A Sudden, Unchecked Implementation

The manner in which this policy change was implemented is just as troubling as its substance. Regulatory changes of this magnitude typically undergo a 45-to-90-day public notice period, allowing for legal challenges and procedural debate.

Instead, the administration forced the change through immediately—bypassing democratic processes and catching even federal employees off guard.

An anonymous federal contracting officer told NPR they were “shocked” by the abrupt implementation, adding that this tactic is typically reserved for national emergencies. The lack of transparency follows a now-familiar pattern under Trump’s second term: push through radical, regressive policies with as little public scrutiny as possible.

Part of a Larger Effort to Undermine Civil Rights

The implications of this decision stretch far beyond government contracting.

This rollback fits into a broader Trump agenda aimed at dismantling civil rights protections under the guise of “efficiency” and “deregulation.”

The administration has aggressively targeted diversity, equity, and inclusion (DEI) programs, removing DEI-related imagery from Pentagon archives, purging racial justice initiatives from government agencies, and systematically undoing Obama-era policies that expanded protections for marginalized groups.

This is the modern Republican Party’s strategy: not necessarily repealing civil rights laws outright but stripping them of their power through quiet administrative changes that shift the legal landscape beneath our feet.

Echoes of Authoritarianism and Global Parallels

Globally, this echoes authoritarian playbooks used by leaders like Viktor Orbán in Hungary and Vladimir Putin in Russia, where civil rights erosion is achieved incrementally—by chipping away at enforcement mechanisms rather than openly reinstating discriminatory policies.

In America, Trump’s approach relies on regulatory dismantling rather than overt segregationist rhetoric. The results, however, are functionally similar: businesses and institutions are given greater freedom to discriminate without consequence.

Lessons from History: The Dismantling of Rights

To understand the stakes, look at history. The dismantling of Reconstruction-era protections in the late 19th century paved the way for the Jim Crow era, where “separate but equal” policies ensured that Black Americans remained second-class citizens for nearly a century.
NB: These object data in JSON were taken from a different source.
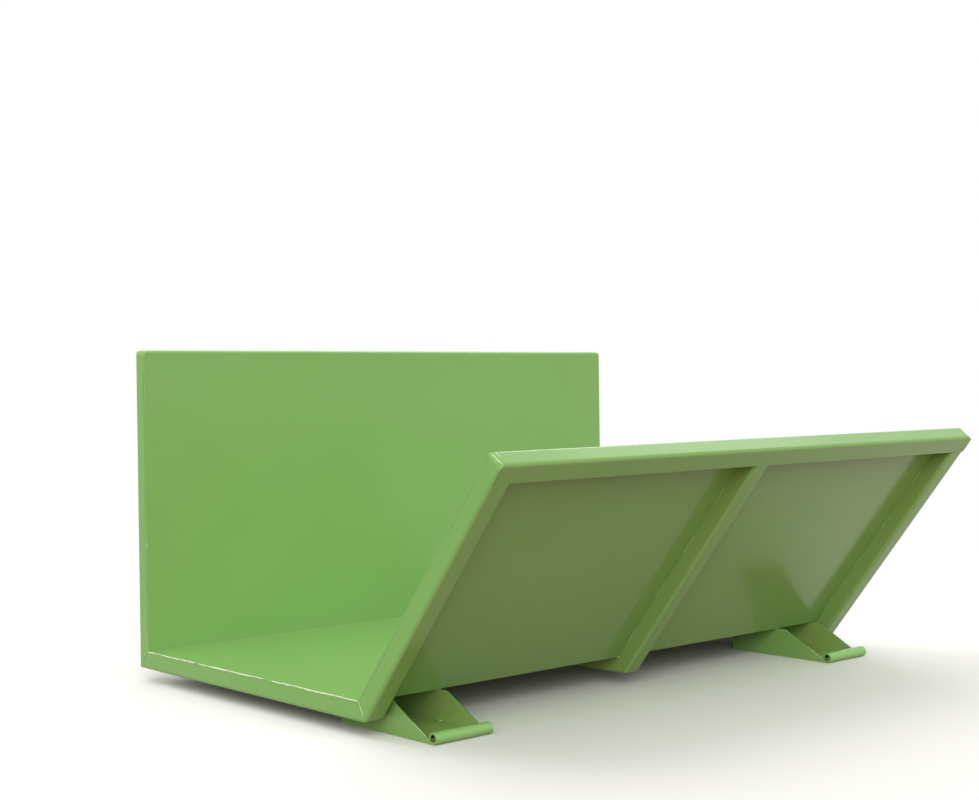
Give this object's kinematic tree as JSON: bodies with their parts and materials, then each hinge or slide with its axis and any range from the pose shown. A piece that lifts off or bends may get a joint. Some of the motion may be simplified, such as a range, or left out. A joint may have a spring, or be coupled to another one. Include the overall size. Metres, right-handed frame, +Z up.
{
  "type": "long goods tipper",
  "caption": "Folded steel trough, open at both ends, hinged on a base with fork pockets so that a fork truck can carry long goods and tip them out over its leaning front wall.",
  "frame": {"origin": "on the ground, midway along the trough and midway between the lip and the mouths of the fork pockets", "axes": "+X along the trough, +Y to its back wall and the fork pockets, +Z up; the front wall leans towards -Y"},
  "size_m": [1.6, 1.4972, 0.822],
  "materials": {
    "trough_paint": "glossy light green powder coat",
    "base_paint": "satin dark grey paint",
    "zinc_plate": "zinc plated",
    "bright_steel": "turned, oiled",
    "bronze": "machined",
    "rubber": "moulded, matt"
  },
  "bodies": {
    "base": {"fork_pocket_left": "base_paint", "fork_pocket_right": "base_paint", "pocket_end_plate_left": "base_paint", "pocket_end_plate_right": "base_paint", "bearing_plate_inner_left": "base_paint", "bearing_plate_inner_right": "base_paint", "bearing_plate_outer_left": "base_paint", "bearing_plate_outer_right": "base_paint", "hinge_pin_left": "zinc_plate", "hinge_pin_right": "zinc_plate", "hinge_cotter_left": "zinc_plate", "hinge_cotter_right": "zinc_plate", "buffer_left": "rubber", "buffer_right": "rubber", "front_crossbeam": "base_paint", "rear_crossbeam": "base_paint", "latch_bracket_left": "base_paint", "latch_bracket_right": "base_paint", "latch_pivot_pin": "zinc_plate", "lock_bracket": "base_paint", "clamp_nut_left": "zinc_plate", "clamp_nut_right": "zinc_plate"},
    "trough": {"back_wall": "trough_paint", "floor_sheet": "trough_paint", "front_wall": "trough_paint", "back_rib_left": "trough_paint", "back_rib_middle": "trough_paint", "back_rib_right": "trough_paint", "floor_rib_left": "trough_paint", "floor_rib_middle": "trough_paint", "floor_rib_right": "trough_paint", "front_rib_left": "trough_paint", "front_rib_middle": "trough_paint", "front_rib_right": "trough_paint", "lip_end_plate_left": "trough_paint", "lip_end_plate_right": "trough_paint", "foot_left": "trough_paint", "foot_right": "trough_paint", "hinge_lug_left": "trough_paint", "hinge_lug_right": "trough_paint", "hinge_bush_left": "bronze", "hinge_bush_right": "bronze", "catch_lug_left": "trough_paint", "catch_lug_right": "trough_paint", "catch_pin": "bright_steel"},
    "latch": {"latch_hook": "base_paint", "release_lever": "zinc_plate", "lever_grip": "rubber", "lever_bolt_lower": "zinc_plate", "lever_bolt_upper": "zinc_plate"},
    "lock": {"lock_pin": "zinc_plate"},
    "clamp_foot_left": {"clamp_pad_left": "bright_steel"},
    "clamp_foot_right": {"clamp_pad_right": "bright_steel"},
    "clamp_spindle_left": {"clamp_screw_left": "zinc_plate", "clamp_bar_left": "zinc_plate"},
    "clamp_spindle_right": {"clamp_screw_right": "zinc_plate", "clamp_bar_right": "zinc_plate"}
  },
  "joints": [
    {"name": "trough_tip", "type": "hinge", "parent": "base", "child": "trough", "pos_m": [0, 0.13062, 0.044], "axis": [1, 0, 0], "range_deg": [0, 75]},
    {"name": "latch_close", "type": "hinge", "parent": "base", "child": "latch", "pos_m": [0, 0.65662, 0.034], "axis": [1, 0, 0], "range_deg": [0, 24]},
    {"name": "lock_slide", "type": "slide", "parent": "base", "child": "lock", "axis": [-1, 0, 0], "range_m": [0, 0.012]},
    {"name": "clamp_feed_left", "type": "slide", "parent": "base", "child": "clamp_foot_left", "axis": [0, 0, -1], "range_m": [0, 0.028]},
    {"name": "clamp_feed_right", "type": "slide", "parent": "base", "child": "clamp_foot_right", "axis": [0, 0, -1], "range_m": [0, 0.028]},
    {"name": "clamp_turn_left", "type": "hinge", "parent": "clamp_foot_left", "child": "clamp_spindle_left", "pos_m": [-0.51, 0.71062, 0.05], "axis": [0, 0, -1], "range_deg": [0, 2525]},
    {"name": "clamp_turn_right", "type": "hinge", "parent": "clamp_foot_right", "child": "clamp_spindle_right", "pos_m": [0.51, 0.71062, 0.05], "axis": [0, 0, -1], "range_deg": [0, 2525]}
  ],
  "couplings": [
    {"joint": "clamp_turn_left", "follows": "clamp_feed_left", "rad_per_m": 1570.8},
    {"joint": "clamp_turn_right", "follows": "clamp_feed_right", "rad_per_m": 1570.8}
  ]
}
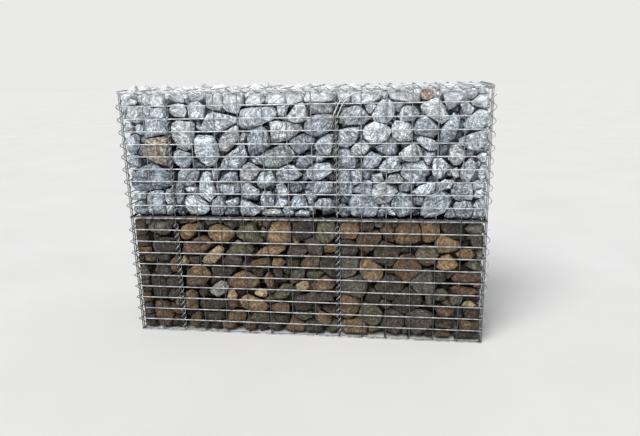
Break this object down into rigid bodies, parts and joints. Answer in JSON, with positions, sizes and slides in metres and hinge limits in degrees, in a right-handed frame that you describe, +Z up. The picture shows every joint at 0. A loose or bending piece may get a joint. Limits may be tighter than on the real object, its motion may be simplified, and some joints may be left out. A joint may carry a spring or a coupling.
{
  "type": "gabion wall",
  "caption": "Free-standing gabion wall of two stacked welded-mesh baskets, grey crushed rock over brown rubble, laced with spiral binders.",
  "frame": {"origin": "middle of the wall's footprint, on the ground", "axes": "+X along the wall's length to the right, +Z up, the front face with the two seams toward -Y"},
  "size_m": [1.454, 0.3946, 1.0141],
  "materials": {
    "galvanised_mesh": "dull zinc, weathered",
    "galvanised_binder": "dull zinc",
    "grey_rock": "crushed grey rock, matte",
    "brown_rubble": "brown sandstone rubble, matte"
  },
  "bodies": {
    "root": {"base_mesh": "galvanised_mesh", "tier_mesh": "galvanised_mesh", "lid_mesh": "galvanised_mesh", "lower_front_mesh": "galvanised_mesh", "lower_back_mesh": "galvanised_mesh", "lower_left_end_mesh": "galvanised_mesh", "lower_right_end_mesh": "galvanised_mesh", "upper_front_mesh": "galvanised_mesh", "upper_back_mesh": "galvanised_mesh", "upper_left_end_mesh": "galvanised_mesh", "upper_right_end_mesh": "galvanised_mesh", "tier_front_binder": "galvanised_binder", "lid_front_binder": "galvanised_binder", "lower_front_left_binder": "galvanised_binder", "lower_front_right_binder": "galvanised_binder", "lower_back_right_binder": "galvanised_binder", "lower_back_left_binder": "galvanised_binder", "lower_seam_binder_1": "galvanised_binder", "lower_seam_binder_2": "galvanised_binder", "upper_front_left_binder": "galvanised_binder", "upper_front_right_binder": "galvanised_binder", "upper_back_right_binder": "galvanised_binder", "upper_back_left_binder": "galvanised_binder", "upper_seam_binder_1": "galvanised_binder", "upper_seam_binder_2": "galvanised_binder", "lower_stone_fill_1": "brown_rubble", "lower_stone_fill_2": "brown_rubble", "lower_stone_fill_3": "brown_rubble", "upper_stone_fill_1": "grey_rock", "upper_stone_fill_2": "grey_rock", "upper_stone_fill_3": "grey_rock"}
  },
  "joints": []
}
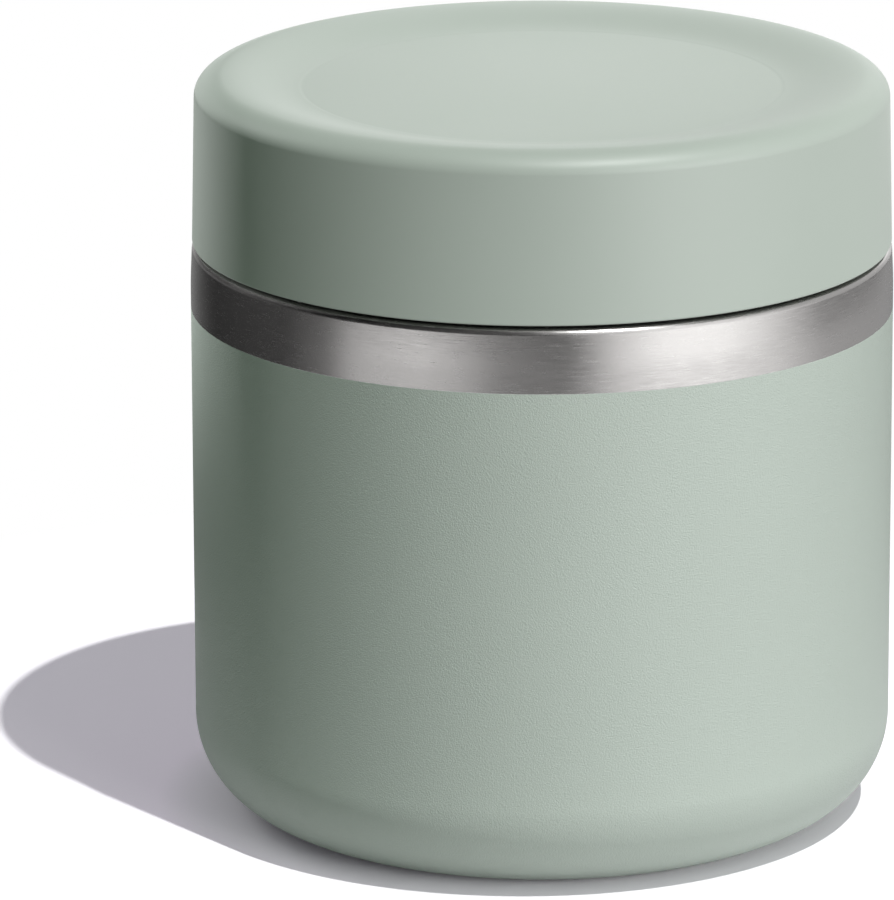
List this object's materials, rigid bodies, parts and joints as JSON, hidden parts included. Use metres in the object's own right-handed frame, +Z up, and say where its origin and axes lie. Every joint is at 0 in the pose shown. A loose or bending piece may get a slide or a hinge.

The Supreme Court’s Shelby County v. Holder decision in 2013 gutted the Voting Rights Act, leading to a wave of voter suppression laws.

Now, the same strategy is being used against anti-discrimination laws. The consequences are predictable: employers who once feared legal action for segregation may feel emboldened to quietly reintroduce discriminatory policies under the guise of “business preferences” or “customer demand.”

An Urgent Call to Action

This is not merely a rollback of one clause in a bureaucratic document—it is a deliberate step backward, an attempt to unravel the hard-won gains of the Civil Rights Movement.

The battle against segregation was never just about legislation; it was about ensuring mechanisms existed to enforce equality. Trump’s removal of the segregation clause weakens those mechanisms, opening the door for systemic discrimination to reemerge under the banner of “states’ rights” and “corporate freedom.”

🚨 The question now is clear: Will the courts, Congress, or the American public act before segregation returns under a different name?